• Instructions to follow: Your task is to quote the material that follows, in full and exactly.

• Input records:
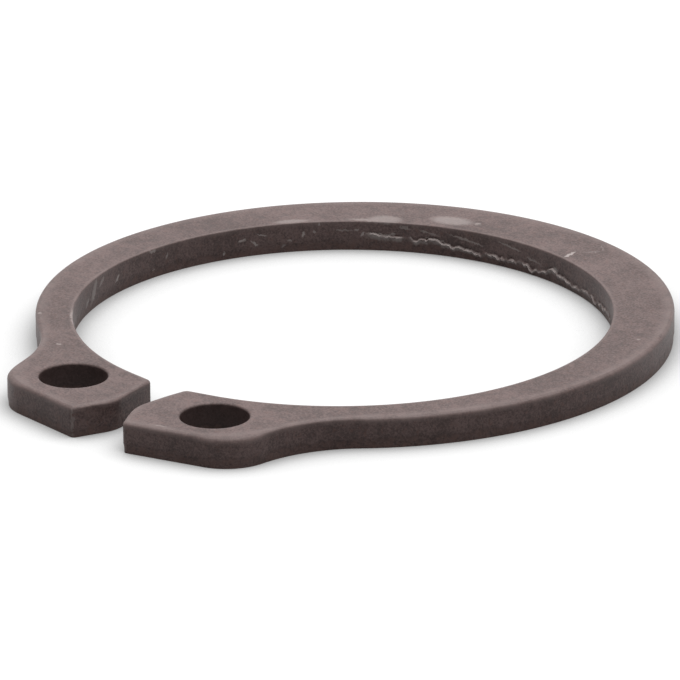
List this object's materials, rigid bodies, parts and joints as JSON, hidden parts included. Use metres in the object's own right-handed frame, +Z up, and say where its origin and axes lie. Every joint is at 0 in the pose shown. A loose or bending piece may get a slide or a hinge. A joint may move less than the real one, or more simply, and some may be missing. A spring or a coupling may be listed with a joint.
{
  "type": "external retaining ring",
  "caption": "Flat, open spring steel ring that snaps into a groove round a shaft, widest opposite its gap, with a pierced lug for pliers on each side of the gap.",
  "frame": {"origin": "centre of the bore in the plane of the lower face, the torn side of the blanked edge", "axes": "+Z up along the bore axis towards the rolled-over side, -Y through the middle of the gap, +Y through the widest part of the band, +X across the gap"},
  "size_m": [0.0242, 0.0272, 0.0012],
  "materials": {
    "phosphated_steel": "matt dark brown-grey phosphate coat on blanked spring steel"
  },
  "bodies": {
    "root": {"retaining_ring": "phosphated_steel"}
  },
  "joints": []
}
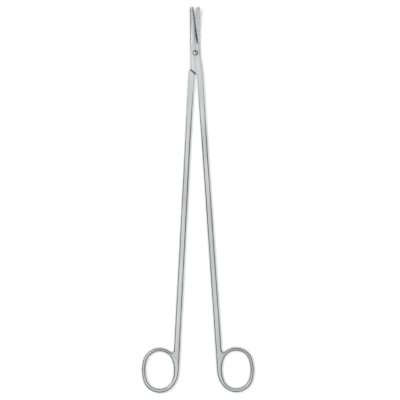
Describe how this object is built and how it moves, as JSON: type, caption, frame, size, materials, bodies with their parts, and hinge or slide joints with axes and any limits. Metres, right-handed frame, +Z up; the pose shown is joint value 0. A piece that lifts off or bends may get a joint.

• Answer to this task:
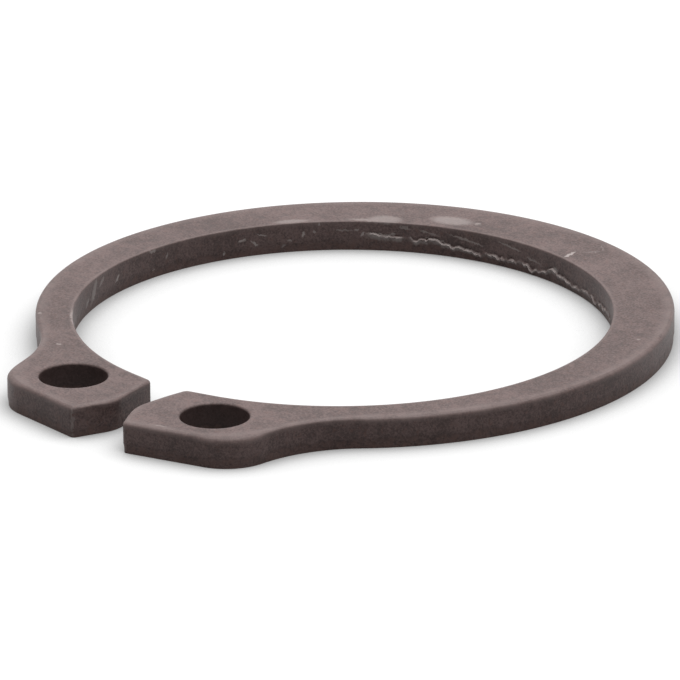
List this object's materials, rigid bodies, parts and joints as JSON, hidden parts included. Use metres in the object's own right-handed frame, +Z up, and say where its origin and axes lie. Every joint is at 0 in the pose shown. A loose or bending piece may get a slide or a hinge. A joint may move less than the real one, or more simply, and some may be missing. A spring or a coupling may be listed with a joint.
{
  "type": "external retaining ring",
  "caption": "Flat, open spring steel ring that snaps into a groove round a shaft, widest opposite its gap, with a pierced lug for pliers on each side of the gap.",
  "frame": {"origin": "centre of the bore in the plane of the lower face, the torn side of the blanked edge", "axes": "+Z up along the bore axis towards the rolled-over side, -Y through the middle of the gap, +Y through the widest part of the band, +X across the gap"},
  "size_m": [0.0242, 0.0272, 0.0012],
  "materials": {
    "phosphated_steel": "matt dark brown-grey phosphate coat on blanked spring steel"
  },
  "bodies": {
    "root": {"retaining_ring": "phosphated_steel"}
  },
  "joints": []
}
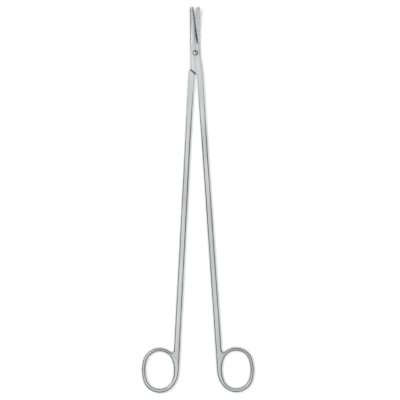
Describe how this object is built and how it moves, as JSON: type, caption, frame, size, materials, bodies with their parts, and hinge or slide joints with axes and any limits. Metres, right-handed frame, +Z up; the pose shown is joint value 0. A piece that lifts off or bends may get a joint.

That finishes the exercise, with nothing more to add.